___ Data block ___

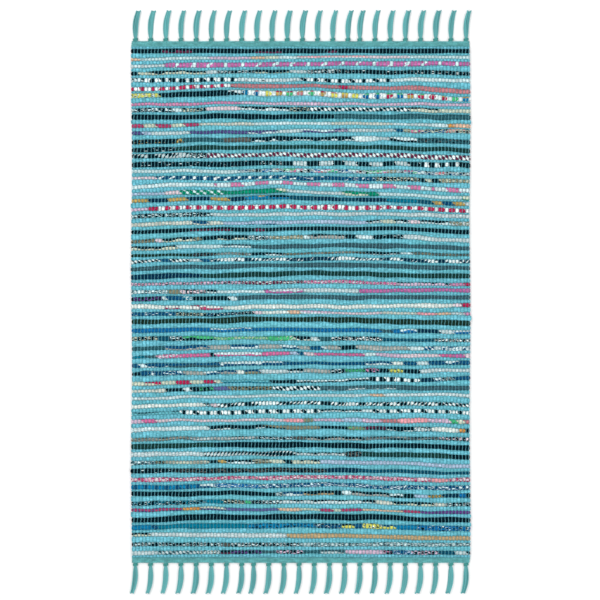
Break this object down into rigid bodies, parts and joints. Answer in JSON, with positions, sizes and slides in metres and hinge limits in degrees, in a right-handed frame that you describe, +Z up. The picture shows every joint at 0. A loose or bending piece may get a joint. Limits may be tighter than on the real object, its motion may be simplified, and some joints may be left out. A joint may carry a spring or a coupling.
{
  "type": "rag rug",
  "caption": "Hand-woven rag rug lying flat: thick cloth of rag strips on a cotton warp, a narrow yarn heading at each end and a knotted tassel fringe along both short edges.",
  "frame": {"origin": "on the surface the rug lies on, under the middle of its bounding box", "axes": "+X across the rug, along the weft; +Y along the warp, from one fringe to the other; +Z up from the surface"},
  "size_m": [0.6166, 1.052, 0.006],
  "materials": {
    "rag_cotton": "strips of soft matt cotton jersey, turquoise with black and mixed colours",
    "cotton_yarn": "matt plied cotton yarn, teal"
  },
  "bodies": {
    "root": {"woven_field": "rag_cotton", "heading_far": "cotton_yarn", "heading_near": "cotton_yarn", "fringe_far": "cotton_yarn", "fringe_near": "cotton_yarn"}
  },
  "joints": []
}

___

### What to produce:
Repeat every line of the data, exactly and in full.

### Task answer:
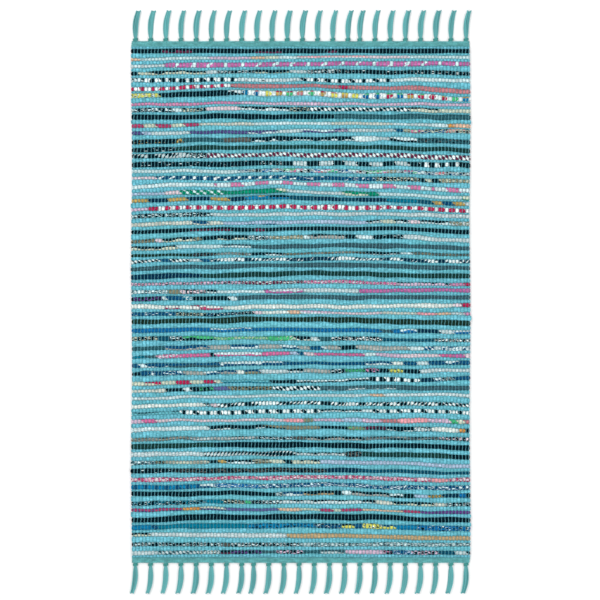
Break this object down into rigid bodies, parts and joints. Answer in JSON, with positions, sizes and slides in metres and hinge limits in degrees, in a right-handed frame that you describe, +Z up. The picture shows every joint at 0. A loose or bending piece may get a joint. Limits may be tighter than on the real object, its motion may be simplified, and some joints may be left out. A joint may carry a spring or a coupling.
{
  "type": "rag rug",
  "caption": "Hand-woven rag rug lying flat: thick cloth of rag strips on a cotton warp, a narrow yarn heading at each end and a knotted tassel fringe along both short edges.",
  "frame": {"origin": "on the surface the rug lies on, under the middle of its bounding box", "axes": "+X across the rug, along the weft; +Y along the warp, from one fringe to the other; +Z up from the surface"},
  "size_m": [0.6166, 1.052, 0.006],
  "materials": {
    "rag_cotton": "strips of soft matt cotton jersey, turquoise with black and mixed colours",
    "cotton_yarn": "matt plied cotton yarn, teal"
  },
  "bodies": {
    "root": {"woven_field": "rag_cotton", "heading_far": "cotton_yarn", "heading_near": "cotton_yarn", "fringe_far": "cotton_yarn", "fringe_near": "cotton_yarn"}
  },
  "joints": []
}